Dominik kardinál Duka OP 
arcibiskup pražský

Christmass in Prague

Christmass in

In the time of pandemic crisis, the Christmas celebrations of 2020 in the Czech Republic took place more modestly than in previous years.

January 3, 2021


Due to the emergency measures caused by the pandemic, the Christmas celebrations in the Czech Republic took place more modestly than in previous years. Nevertheless, they had strong spiritual dimension. Families gather for a Christmas celebration after sunset on Christmas Eve. In that time, there is a festive dinner consisting of fish soup, fish, and other courses. Then the Christmas tree is lit, under which gifts are prepared for children and adults. Many inhabitants of the Czech Republic who do not attend church normally come to church during Christmas, which is made possible by the fact that according to the Czech law the public holidays take three days from 24th to 26th December.

This Christmas, the Czech government placed the whole country into tier 5 lockdown due to increasing spread of infection and banned going out from 9 pm to 5 am. Nevertheless, an exception was made on 24th December as many people attend the Christmas Eve Midnight Mass. The exception was valid for journeys to services of all churches and back from 24th December 11 pm to 25th December 1.59 am. As a precaution, however, in many places the “Midnight” Mass was celebrated late in the afternoon, after sunset. In the Cathedral of Saints Vitus, Wenceslas and Adalbert in Prague, the Archbishop of Prague, and the Primate of Bohemia, Dominik Cardinal Duka, celebrated Holy Mass only in the presence of 300 believers. They had to book seats in advance. The service was broadcast by the private TV channel Prima. The cathedral is located in premises of the Prague Castle, the seat of the President of the Republic, which is otherwise closed to the public due to the pandemic. The Office of the President of the Republic set an exception for worshipers from 24th to 26th December.
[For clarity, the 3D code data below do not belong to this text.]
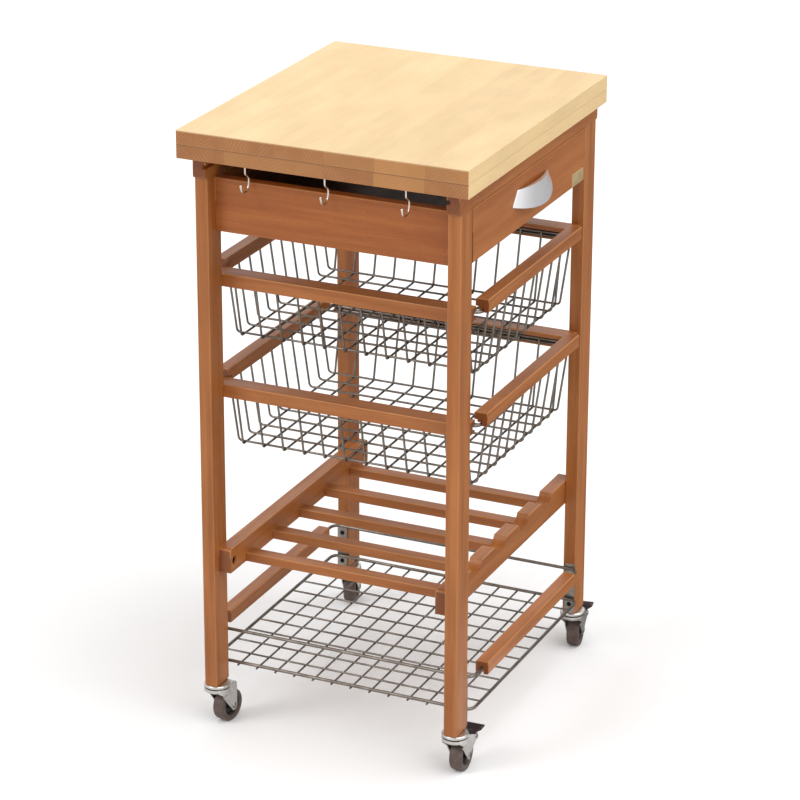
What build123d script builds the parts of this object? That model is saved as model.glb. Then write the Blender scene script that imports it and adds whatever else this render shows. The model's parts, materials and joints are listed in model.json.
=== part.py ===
# Kitchen trolley: four wooden legs on castors, a sliding top of two hinged leaves, a drawer,
# two sliding wire baskets, a bottle rack and a wire tray.
# Millimetres, +Z up, drawer front facing -Y. Sizes are set out from the point on the floor midway
# between the legs; the finished pieces are then moved so that the origin is the whole box's bottom centre.

import os
from math import cos, radians, sin

from build123d import *

os.makedirs("parts", exist_ok=True)

# Frame
frame_length = 459.4
frame_depth = 374.6
leg_x = 36.6
leg_y = 18.4
leg_length = 728.4
castor_height = 66.0
wood_edge = 1.5
leg_foot_edge = 2.0

# Cross rails on the leg tops
rail_height = 28.35
rail_overhang = 4.5
rail_corner = 4.5
rail_groove_height = 6.0
rail_groove_depth = 5.0
rail_groove_below_top = 9.0

# Aprons and back panel
apron_thickness = 16.0
apron_height = 73.0
apron_below_leg_top = 3.4
back_panel_inset = 2.0

# Drawer
drawer_front_thickness = 18.4
drawer_gap_top = 1.5
drawer_gap_side = 1.0
drawer_front_height = 72.5
drawer_side_thickness = 12.0
drawer_side_height = 54.0
drawer_side_below_front_top = 13.0
drawer_length = 322.0
drawer_bottom_thickness = 3.0
drawer_bottom_lift = 5.0
drawer_panel_groove = 5.0
runner_height = 14.0
runner_depth = 7.5
runner_lift = 20.0
runner_fit = 0.5
fit = 0.05

# Bow pull, a thin cast shell open above and below
pull_shift = 3.4
pull_half_top = 50.3
pull_bulge_top = 11.8
pull_half_bottom = 66.0
pull_bulge_bottom = 16.5
pull_height = 19.6
pull_dip = 9.9
pull_below_front_top = 18.3
pull_wall = 2.0
pull_lip = 4.8
pull_foot = 8.0

# Blank plate on the drawer front
plate_width = 40.0
plate_height = 18.5
plate_thickness = 1.0
plate_from_side = 8.0
plate_from_bottom = 1.4

# Basket rails
basket_rail_below_leg_top = {"upper": 140.0, "lower": 296.2}
basket_rail_height = 18.4
basket_rail_width = 27.1
basket_rail_inset = 5.5
groove_depth = 7.0
groove_clearance = 0.5

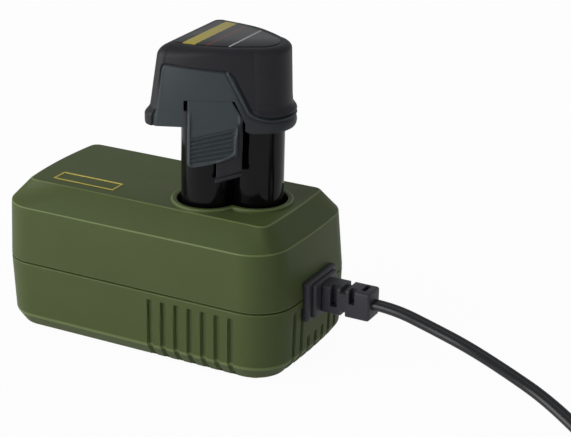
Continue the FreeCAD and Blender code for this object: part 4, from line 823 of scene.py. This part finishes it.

In accordance with a governmental statutory instrument of 23rd December 2020, churches in the Czech Republic have limited the number of those who can attend services from 24th to 26th December to 20% of seats and from 27th December 2020 to 10th January 2021 only to 10% of seats. Some Catholic bishops banned the Midnight Mass at all in their dioceses due to the pandemic. In Stříbro in western Bohemia, where the new local group of the Church Law Society is located, parish priest emeritus Archdean Jiří Hájek celebrated the Mass on 24th December at 4 pm. The church was open for prayer from 9 pm. Musical accompaniment was provided by the local Elementary Art School under the leadership of its director Bc. František Kratochvíl, a member of the parish council and chairman of the local group of the Church Law Society in Stříbro. A pupil of the school, twelve-year-old Ondřej Tolar (see photo), played trumpet with piano accompaniment by Mgr. Hana Bezděková, sang the Christmas carol Silent Night (Stille Nacht) and the Czech Christmas hymn The Lord Christ Was Born. Anna Pospíšilová, a former pupil of the Stříbro and Plzeň Elementary Art Schools, played the compositions of old masters on the organ. The event was organized by the parish priest Miroslav Martiš and members of the parish council. The church was open until 10.30 pm so that people could get home in time.

Traditional New Year’s Eve services were also celebrated this year, although there was no exception to night curfew. The Archbishop of Prague, Cardinal Duka, celebrated Holy Mass on New Year’s Eve at an important pilgrimage site in Stará Boleslav, where national pilgrimages to the patron saint of the Czech lands St. Wenceslas take place every September.2 Holy Mass was celebrated in the local Basilica of the Virgin Mary without the presence of the faithful and was transmitted online.

On New Year’s Day, 1st January 2021, the traditional New Year’s Ecumenical Celebration was organized by the Ecumenical Council of Churches in the Czech Republic. This year it was hosted by the Silesian Evangelical Church of the Augsburg Confession and took place in Návsí near Jablunkov (Czech Silesia). It was broadcast live by the public television broadcaster Czech Television. Daniel Ženatý, Synod Senior of the Evangelical Church of Czech Brethren and Chairman of the Ecumenical Council of Churches, Bishop Martin David, Apostolic Administrator of the Catholic Diocese of Ostrava-Opava, Tomáš Butta, Patriarch of the Czechoslovak Hussite Church and Petr Jan Vinš, Old Catholic Priest, Secretary General of the Ecumenical Council of Churches and a member of the Church Law Society, participated in the celebration.

In all churches, transmission online and on TV is becoming an important means of spreading God’s word. Many Catholic parishes and evangelical local congregations organize broadcasts of services at Christmas and other liturgical periods. Daily services are broadcast by Catholic TV channel Noe based in Ostrava (northern Moravia) and the Christian radio station Proglas with its main studio in Brno (southern Moravia), which has regional studios in all Bohemian and Moravian dioceses. The public television broadcaster Czech Television broadcasts religious services of all main denominations regularly. Services are often broadcast by some non-church private television stations.